Hopelessly undersupplied, the national power utility Da Afghanistan Breshna Sherkat (DABS) went into the electricity-rationing mode that had been a daily routine in Kabul a decade earlier before the war-shattered power grid was rebuilt with foreign aid.
For the next day and a half, while Taliban fighters with rocket-propelled grenade launchers kept repair crews from repairing the transmission line, electricity was cut for most Kabul residents.
Meanwhile, in Kabul's central business districts, supplies were rotated in a way that gave most companies less than an hour of power during the weekend.
Mohammad Alem, a 38-year-old shopkeeper in Kabul, was more than annoyed.
"During last two power outages caused by these attacks, the yogurt and fresh cream in my shop spoiled," Alem said. "It cost us dearly."
"Electricity is vital for us," Alem said. "Our business is dependent on electricity. If there is no power then the yogurt, cream, and cheese that must be kept cold is useless."
Impact On Businesses
Orangzeb, another frustrated Kabul resident, remembers a decade earlier when electricity was considered a luxury by many Afghans, and people in the capital were accustomed to days when there was power for just one hour.
Orangzeb said he does not want that situation to return.
"Even now, there is a gas problem every day in Kabul," Orangzeb said. "There are a lot of problems in Kabul. With these attacks on the transmission lines in the provinces we have a problem with electricity again in Kabul, too."
Bilal, also a resident of Kabul, said that periodic electricity cuts go hand-in-hand with the interruption of water supplies and cause "a lot of people to suffer" in the Afghan capital.
He said it also is hurting industrial, commercial, and manufacturing firms in Kabul.

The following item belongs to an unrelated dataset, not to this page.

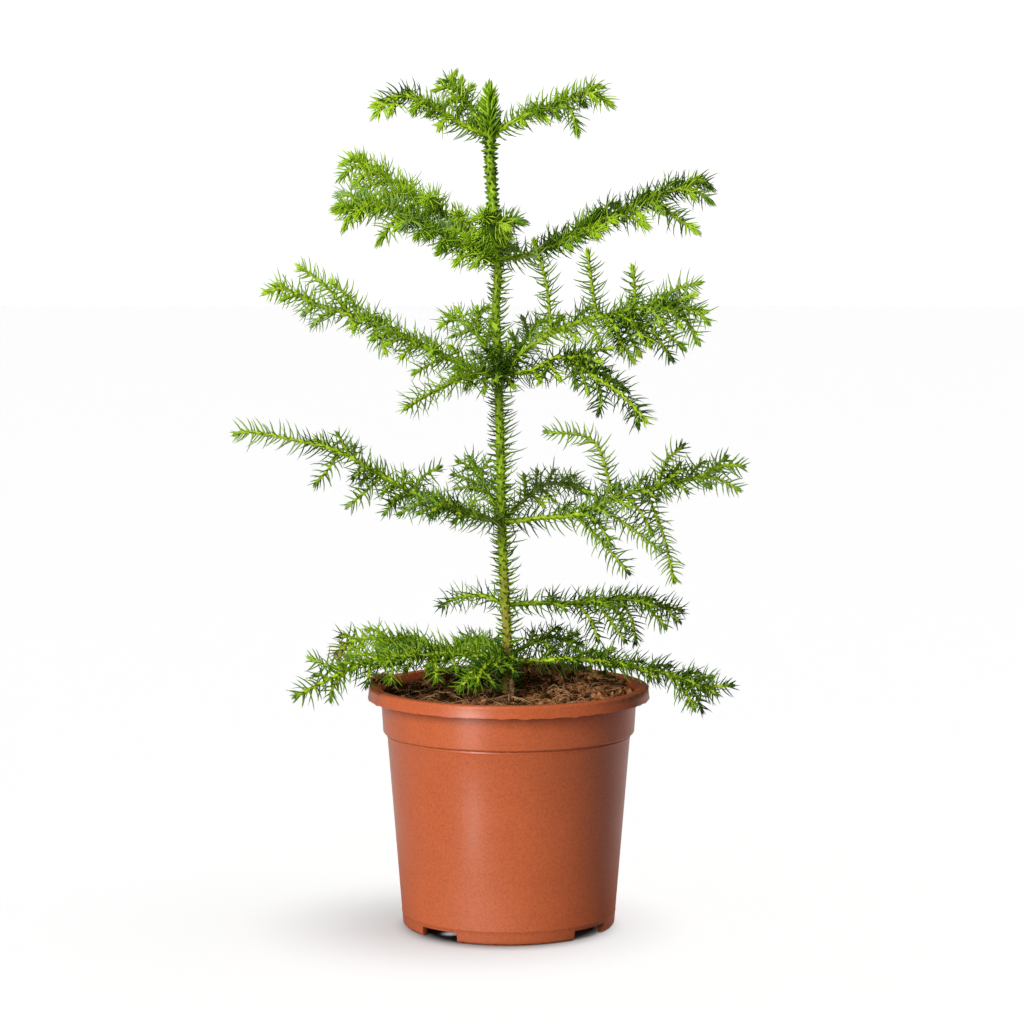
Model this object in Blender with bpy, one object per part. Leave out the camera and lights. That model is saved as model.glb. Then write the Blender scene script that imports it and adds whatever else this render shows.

Orangzeb, Bilal, and other Kabul residents told RFE/RL that the Afghan government should just heed militant demands to supply electricity to Taliban-controlled areas.
DABS chief executive officer Amanullah Ghalib said the national power utility is trying to do just that -- "prevent the destruction of more transmission towers" by speeding its efforts to distribute electricity to "all parts of Afghanistan."
"Unfortunately, the cooperation of people has diminished" in areas under Taliban control, Ghalib said. "This is the reason insurgents have destroyed these towers and are harming the power supply."
"We are trying to inform the people in provincial councils, clerics in the region, and tribal elders that our work has not stopped" in Taliban-controlled areas, Ghalib said. "Our development work is continuing in all areas of Afghanistan."
That work includes attempts to bolster Afghanistan's own power generation through the development of wind power and solar energy -- including a 15-megawatt solar plant being built in Kandahar by DABS and Afghanistan's private Zularistan Company.
DABS, which relies heavily on hydroelectricity for generating its own electricity supplies, also has been expanding capacity at the hydroelectric dams that were built across Afghanistan from the 1950s through the 1970s.
The most recent expansion was the launch on April 12 of a newly reconstructed power turbine at the Naghlu Hydroelectric Power Plant -- a facility built in the 1960s on the Kabul River with the help of the Soviet Union about 70 kilometers east of Kabul.
On April 11, DABS also activated a new transformer station to the north of Kabul in the Qale Surkh area of Parwan Province -- a development that brought electricity to about 2,000 residents in the Jabul Saraj district.
But that project also has highlighted issues other than militant attacks that have hampered the expansion of Afghanistan's power grid.
The new transformer station is part of a $60 million power-grid expansion funded by the U.S. government and overseen by the U.S. Army Corps of Engineers (USACE).
The project aims to eventually expand Afghanistan's North East Power System to 1 million more people by linking a substation at Charikar near Bagram, across Parwan Province, to a newly built substation in neighboring Kapisa Province.
But the U.S. Special Inspector General for Afghanistan Reconstruction (SIGAR) said the broader project remains inoperable because of the "mismanagement of the contract" for building the new substation, 182 power towers, and more than 50 kilometers of transmission lines.
In a March 30 report, SIGAR said the U.S. Army engineers let construction by a private Afghan firm, Zwakman Nabizai Construction Company, go ahead before the Afghan government acquired the privately held land along the transmission line.
It said the contract also did not include a provision to connect the expanded power grid to either power station.
SIGAR also documented numerous cases where the Afghan construction firm failed to clear the transmission line route of houses, huts, barns, cattle sheds and other structures, or of trees and vegetation.
"Until all buildings and other structures along the transmission line route have been removed, USACE will not energize" the expanded power grid "because of safety issues," SIGAR said.